Die Burg Wolbeck hatte ihre Festungsfunktion zu Zeiten des Fürstbischofs Christph Bernhard von Galen ( 1606 - 1678)6 verloren. Sie war wohnlich-häuslich eingerichtet, und wurde von dieser Zeit an in den Chroniken nur noch selten erwähnt.

Von den Nachfolgern Christoph Bernhards hielt sich
Fürstbischof Franz Arnold von Wolff-Meternich zu Gracht (1707 - 1718) mit Vorliebe zu Jagdvergnügen in Wolbeck auf. Er erbaute 1712 , wie ein heute noch über der Haustür angebrachtes Wappen bekundet, im Tiegarten ein kleines Jagdschlößchen. In Urkarten von 1812 war dieses Jagdschlößchen eine Försterei, noch später nannte man das Jagdschlößchen Forsthaus, welches dann 1904 - 1912 als Kaffeehaus , d.h. als Ausflugslokal diente.

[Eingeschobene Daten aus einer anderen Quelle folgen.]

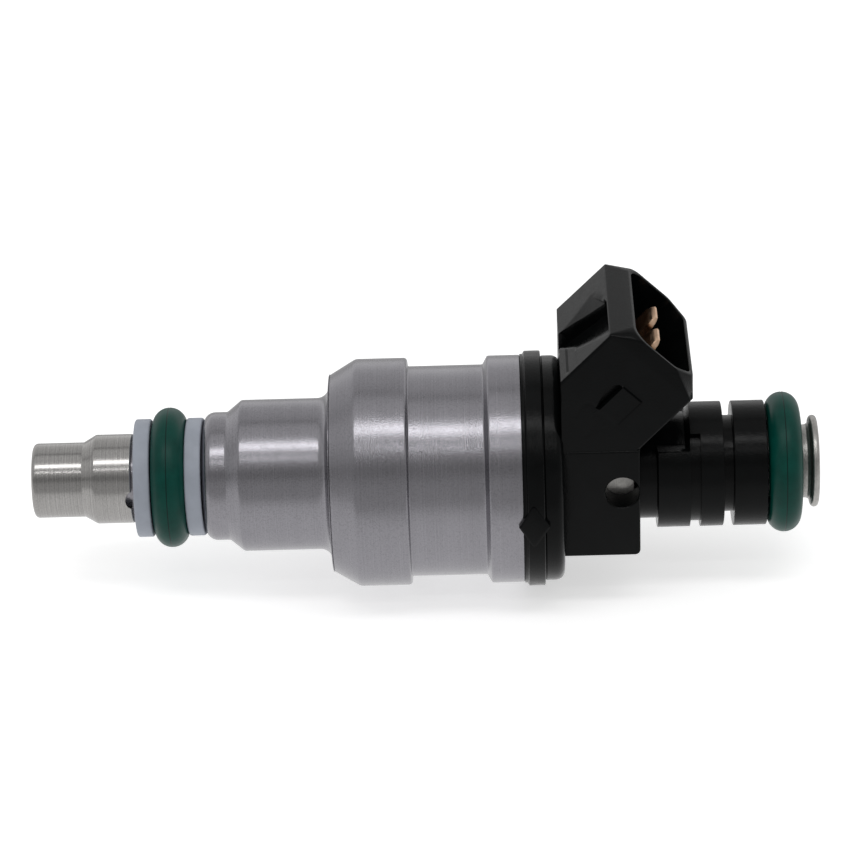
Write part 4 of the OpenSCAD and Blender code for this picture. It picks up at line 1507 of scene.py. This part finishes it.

Auch Clemens August Herzog von Bayern (1719 - 1761) gab sich in Wolbeck gern dem Jagdvergnügen hin. Sein Name ist heute bei den Menschen aufgrund seiner baulichen Aktivitäten mit dem Tiergarten unlöslich verbunden.1 Er erschloss den Tiergarten durch zwei breite Kreuzwege2 in nord-südlicher und west-östlicher Richtung , um das Wild sehen und systematisch jagen zu können. Weiterhin ließ er den ganzen Wald mit einem hohen Wall und Graben umgeben und rundum eine Umzäunung anlegen zum Hegen der Hirsche, der Sauen und des übrigen Wildes. Sie verhinderte natürlich auch ein Entkommen insbesondere des Rot- und Schwarzwildes. Da diese Einfriedigung auch das Kellingholz, das einen durch den Waldbach (Angel) abgetrennten Teil des Tiergartens bildet, mit umfaßte, waren dort, wo der Zaun den Waldbach durchschnitt, sogenannte Pendelkappen angebracht, die den Lauf des Wassers zwar nicht störten, ein Ausbrechen des Wildes aber verhinderten. Noch heute trägt diese Stelle den Namen "Klappenkolk". Die zweite Durchschneidung des Zaunes lag in der Nähe des ehemaligen fürstbischöflichen Schulzenhofes Fronhof.


Aus jener Zeit des Fürstbischofs Clemens August I stammt wohl auch der Name des Waldes. Clemens August war ein eifriger und leidenschaftlicher Jäger. Alle fürstbischöflichen Gehäge ( Jagdbezirk) (nicht nur die im Tiergarten) ließ er mit Grenzsteinen (s. Foto) kennzeichnen, die die Fürstenkrone und ein mächtiges C.A. (für Clemens August) trugen. Ein solcher Stein steht heute noch am Weg gegenüber dem jetzigen Forsthaus.
Mit der Säkularisierung3 1802/03, als das Hochstift Münster aufgehoben und großenteils dem Königreich Preußen einverleibt wurde, wurde auch der bischöfliche Tiergarten preußischer Staatsforst (1819 rund 265 ha).